Die Not, die keiner sieht: Armut grenzt aus Und dann das Gefühl: Du hast es nicht geschafft

Nach einem Bericht der Bundesregierung gilt jeder Achte in Deutschland als arm - Tendenz steigend. Drei Millionen Haushalte sind überschuldet. Der Sozialverband VdK fordert inzwischen einen nationalen Aktionsplan gegen Armut. Kinder leiden besonders unter Armut, ist ihr Leben doch damit so vieler Chancen beraubt. Das ist auch in der Eifel nicht anders. "Die Weihnachtsbaum-Aktion gibt einem den Glauben an das Gute zurück", sagt Claudia Meyer. Vor Jahren zauberten die Geschenke, die sie dank dieser Aktion zu Weihnachten bekam, ihren Kindern ein Lächeln in die Augen, das die Mutter nicht vergessen wird. Dieses Jahr will sie selber helfen: "Wir haben zwar nicht viel. Aber ein Blech Plätzchen backen geht."

Bitburg. Sie fahren nicht mit auf Klassenfahrt, sie gehen nicht zum Turn- und Schwimmunterricht, sie tauchen auf keinem Sportfest auf und für Hobbys reicht das Geld schon lange nicht mehr: Kinder aus armen Familien müssen auf so vieles verzichten, was gemeinhin als selbstverständlich gilt.
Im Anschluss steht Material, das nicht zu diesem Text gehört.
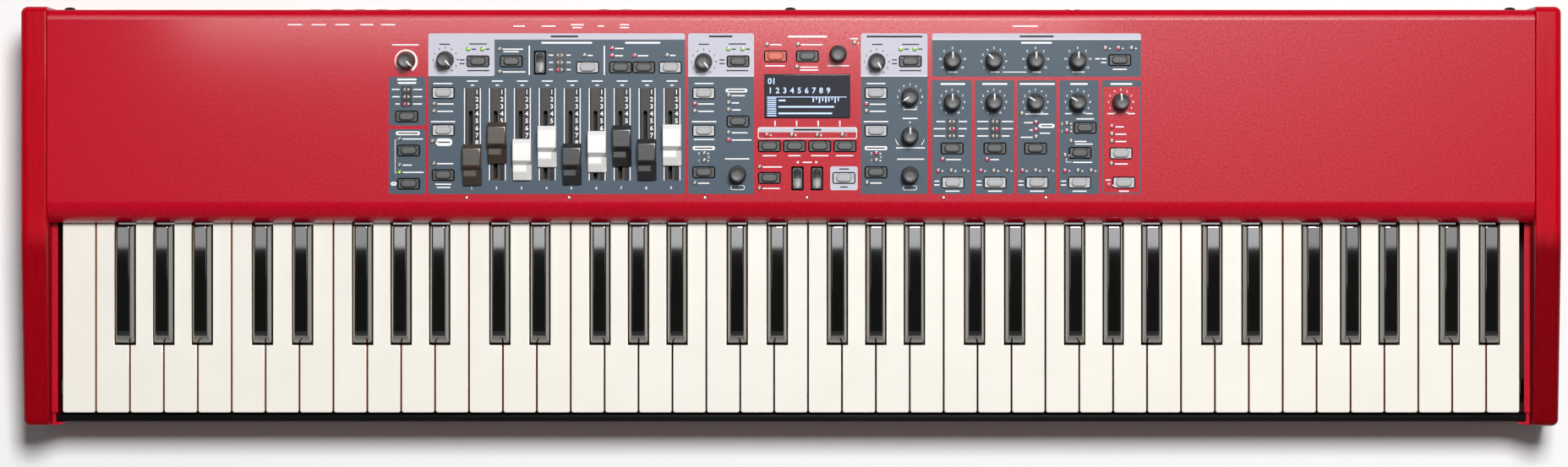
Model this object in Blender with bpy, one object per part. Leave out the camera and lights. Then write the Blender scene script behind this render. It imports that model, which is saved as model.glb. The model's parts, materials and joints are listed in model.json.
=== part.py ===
"""A stage keyboard with 73 keys: a bent steel top panel with organ drawbars, knobs and
buttons, a steel bottom pan, wooden cheeks and a hinged keybed.

Metres, +Z up. +X runs to the player's right and +Y to the rear. The origin is on the
floor, in the middle of the body.
"""

import math

import bmesh
import bpy
from mathutils import Matrix, Vector

# General clearances
PART_GAP = 0.0003            # between fixed pieces that touch
RUNNING_GAP = 0.0006         # between pieces that move past each other
OVERLAP = 0.0008             # how far fused shapes reach into each other

# Keys
WHITE_COUNT = 43
NOTE_NAMES = "EFGABCD"       # the white keys from the left, then over again
FIRST_OCTAVE = 1
KEY_PITCH = 0.0235
WHITE_GAP = 0.0012
WHITE_LENGTH = 0.1317        # from the front edge to the panel's nose
WHITE_SKIRT = 0.020
WHITE_EDGE = 0.0020          # the rounded front edge
BLACK_LENGTH = 0.0823        # from its front edge to its rear end at the nose
BLACK_WIDTH = 0.0136
BLACK_TOP_WIDTH = 0.0092
BLACK_RISE = 0.012
BLACK_FRONT_SLOPE = 0.0075
BLACK_REAR_SLOPE = 0.0012
BLACK_EDGE = 0.0012
BLACK_FRONT_GAP = 0.0014     # a black key's front swings forward as it goes down
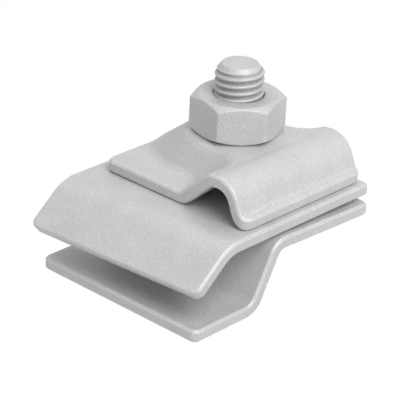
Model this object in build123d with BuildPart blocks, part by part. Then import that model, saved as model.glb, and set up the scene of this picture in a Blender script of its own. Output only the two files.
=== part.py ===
"""Pressed-steel clamp: three plates on one M10 bolt.

The lower two plates form a jaw for the edge of a sheet or gutter, and the cap plate
presses a round conductor into its groove.  Millimetres.  X runs along the conductor
groove, Z along the bolt, and the origin lies on the groove's axis level with the bolt.
"""
import os
from math import cos, radians, sin, sqrt, tan

from build123d import *

os.makedirs("parts", exist_ok=True)

# ---------------------------------------------------------------- sizes
sheet = 2.5                 # thickness of all three plates
edge_bevel = 0.4            # bevel along the stamped edges
groove_to_bolt = 12.9       # groove axis to bolt axis
bore = 11.0                 # bolt hole in every plate

# conductor groove in the cap
groove_radius = 3.3         # inside radius of the crest
groove_axis_height = 3.3    # crest centre above the middle plate
front_angle = 68.0          # slope of the outer wall
rear_angle = 43.0           # slope of the wall towards the bolt

# cap plate
cap_left = 19.8             # from the bolt axis
cap_right = 15.2
cap_front = 8.0             # from the groove axis to the flange edge
cap_rear = 17.4             # from the bolt axis
cap_corner = 2.2            # plan radius of the corners
nut_seat_drop = 0.15        # nut seat below the crest of the groove
boss_foot_radius = 13.4     # raised seat, where it meets the wing
boss_foot_y = 4.8           # its centre behind the bolt axis
boss_top_radius = 10.2       # raised seat, at the nut
boss_top_y = -0.3
boss_blend = 6.0            # plan radius between boss and groove wall
cap_top_fillet = 2.2
cap_foot_fillet = 2.2
flange_fillet = 1.4

# middle plate
mid_rear = 15.8             # from the bolt axis, along X
mid_flat = 24.0             # bolt axis to the start of the lip bend
lip_bend_radius = 9.0       # on the upper side
lip_angle = 40.0
lip_length = 8.2            # straight part of the lip
mid_near = 22.4             # half widths either side of the bolt
mid_far = 20.4
mid_corner = 0.9
lip_corner = 1.8
lip_skew = 3.8              # the bend runs this much out of square to the sides

# bottom plate
jaw_height = 12.1           # middle plate's underside to the lower flat
rear_gap = 0.3              # open gap under the middle plate, at the joggle
rear_slope = 2.0            # the rear flat falls away from the middle plate
base_rear = 15.2            # from the bolt axis, along X
base_bend = 13.1            # bolt axis to the upper bend of the joggle
base_front = 35.4
joggle_angle = 62.0
upper_bend_radius = 4.5     # on the upper side
lower_bend_radius = 2.5
base_near = 23.4
base_far = 18.6
base_corner = 1.6

# M10 x 30 hex bolt and nut
shank = 10.0
bolt_length = 29.6
flats = 17.0
head_height = 6.4
nut_height = 8.0
hex_chamfer = 30.0          # degrees, on the hexagon's corners
tip_chamfer = 1.4
nut_turned = -12.0          # nut's flats, degrees from the plate edges
nut_clearance = 0.05        # radial, nut bore on the shank
seat_clearance = 0.05       # between stacked plates, and under the nut

# ---------------------------------------------------------------- derived levels
mid_top = -groove_axis_height
mid_under = mid_top - sheet
cap_under = mid_top + seat_clearance
wing_top = cap_under + sheet
crest_radius = groove_radius + sheet
crest_top = crest_radius
nut_seat = crest_top - nut_seat_drop
bolt_y = groove_to_bolt
margin = 10.0               # the cap is pressed oversize, then cut to outline


def wall_y(angle, radius, z):
    """Distance from the groove axis, at height z, of a wall tangent to the crest."""
    return (radius - z * cos(radians(angle))) / sin(radians(angle))


def groove_block(radius, floor, seat):
    """Solid groove profile with a level top behind its crest, down to the floor."""
    a = radians(front_angle)
    y_seat = sqrt(radius**2 - seat**2)
    with BuildPart(mode=Mode.PRIVATE) as block:
        with BuildSketch(Plane.YZ.offset(-cap_left - margin)):
            with BuildLine():
                start = (-wall_y(front_angle, radius, floor), floor)
                touch = (-radius * sin(a), radius * cos(a))
                Line(start, touch)
                arc_mid = (-radius * sin(a / 2), radius * cos(a / 2))
                ThreePointArc(touch, arc_mid, (0, radius))
                ThreePointArc((0, radius), (radius * sin(0.5 * y_seat / radius),
                              radius * cos(0.5 * y_seat / radius)), (y_seat, seat))
                Polyline((y_seat, seat), (bolt_y + cap_rear + margin, seat),
                         (bolt_y + cap_rear + margin, floor), start)
            make_face()
        extrude(amount=cap_left + cap_right + 2 * margin)
    return block.part


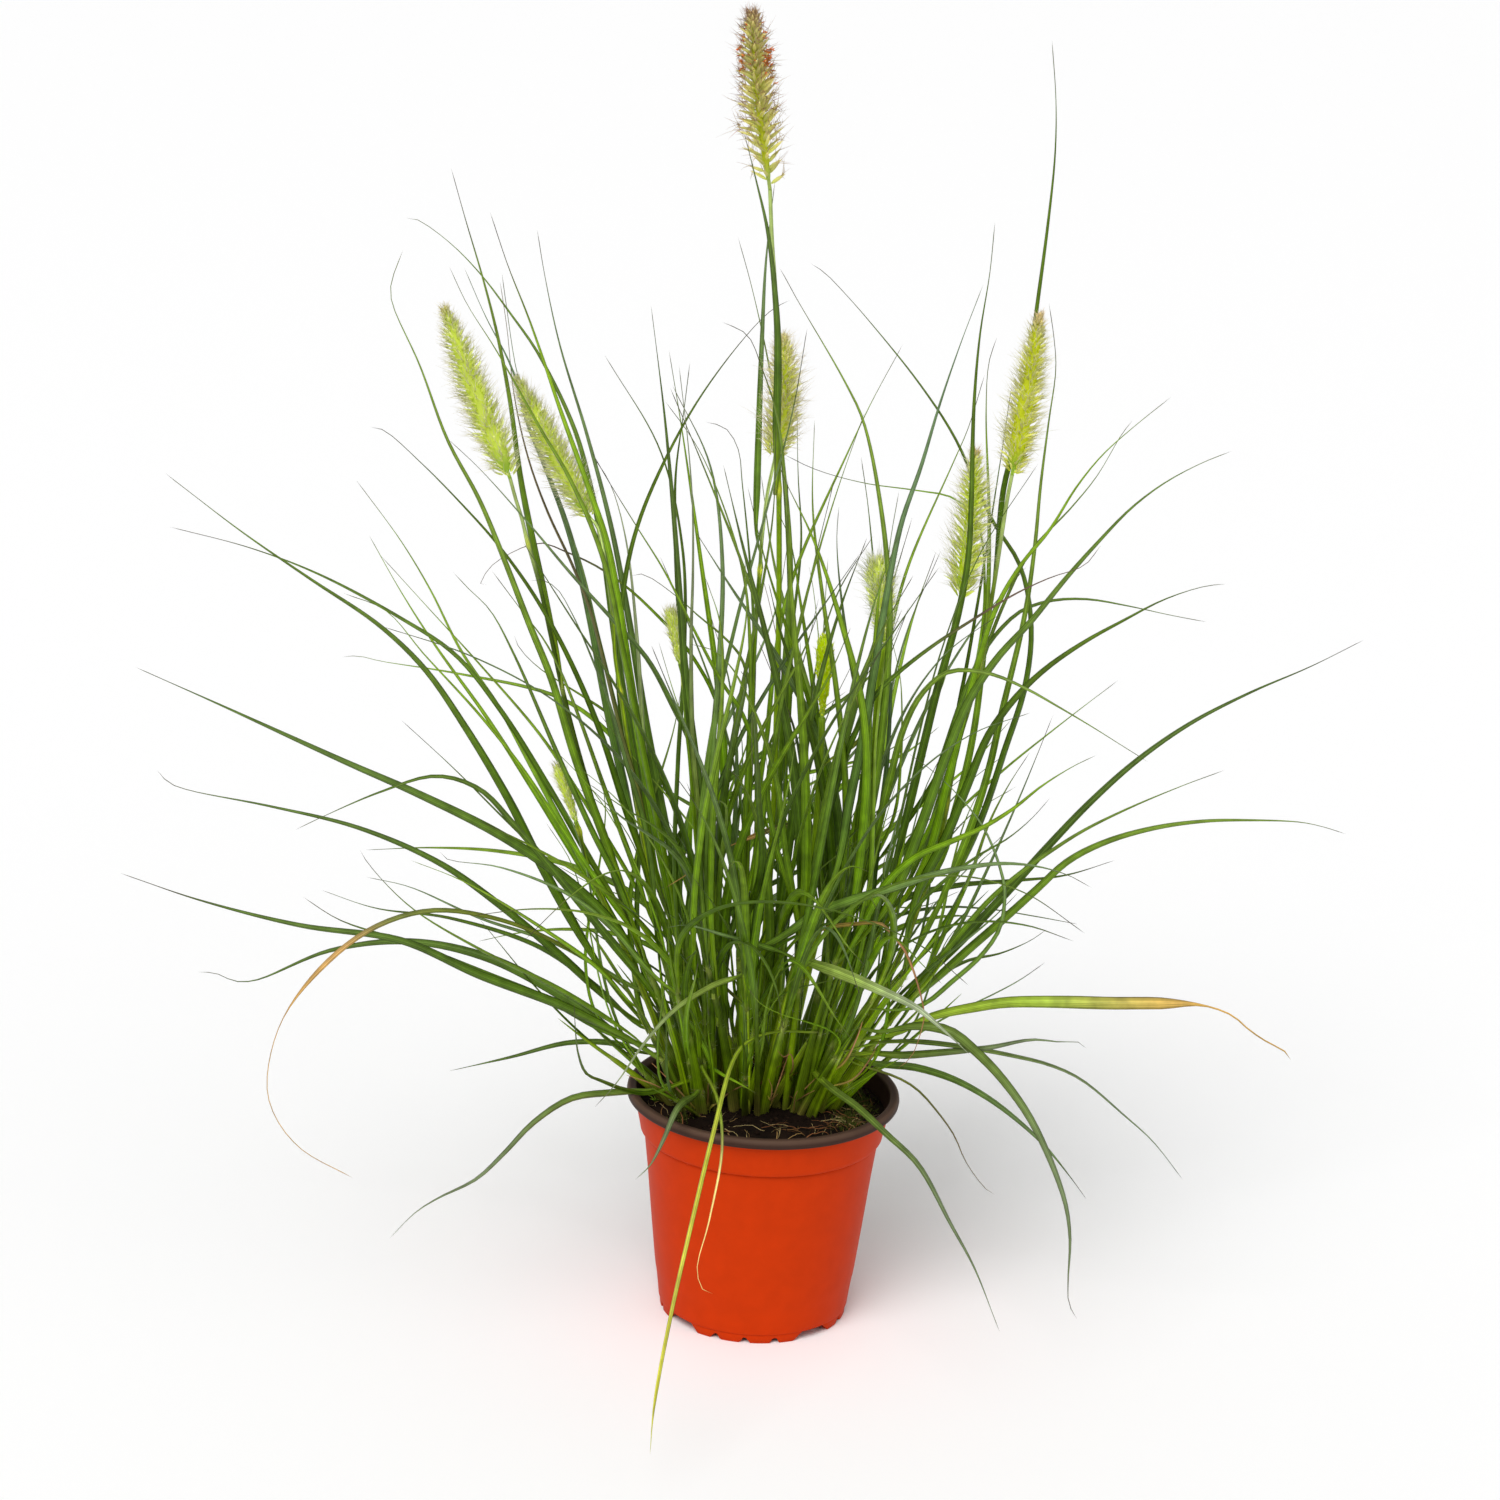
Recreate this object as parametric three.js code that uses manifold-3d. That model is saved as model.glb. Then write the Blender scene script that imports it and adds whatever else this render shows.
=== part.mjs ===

"Im Eifelkreis leben rund 600 Kinder in armen Haushalten. 300 weitere Kinder teilen im Kreis Vulkaneifel dieses Schicksal", sagt Michael Fasen, Fachbereichsleiter der Schuldnerberatung des Caritasverbands Westeifel. Mehr als 2300 Menschen sind im Eifelkreis auf staatliche Unterstützung (Hartz IV oder Arbeitslosengeld II) angewiesen.

Aus Scham wird die Not versteckt und verschwiegen



Arm sein gilt in unserer Leistungs- und Konsumgesellschaft als Makel. Aus Scham wird die Not versteckt, verschwiegen und verheimlicht. Lieber schwänzen Kinder den Schwimmunterricht, als zugeben zu müssen, keine Badehose zu haben. Armut grenzt aus.

Die Weihnachtsbaum-Aktion, die Karin Becker-Bujara vor 14 Jahren initiiert hat und seither in Zusammenarbeit mit der Caritas anbietet, hilft dort, wo es für das Nötigste nicht mehr reicht. Warme Federbetten stehen etwa auf einem der Wunschzettel. Ähnlich wie ein paar Winterschuhe oder neue Unterwäsche. Dinge, die sich normalerweise kein Kind wünscht, sondern für selbstverständlich hält.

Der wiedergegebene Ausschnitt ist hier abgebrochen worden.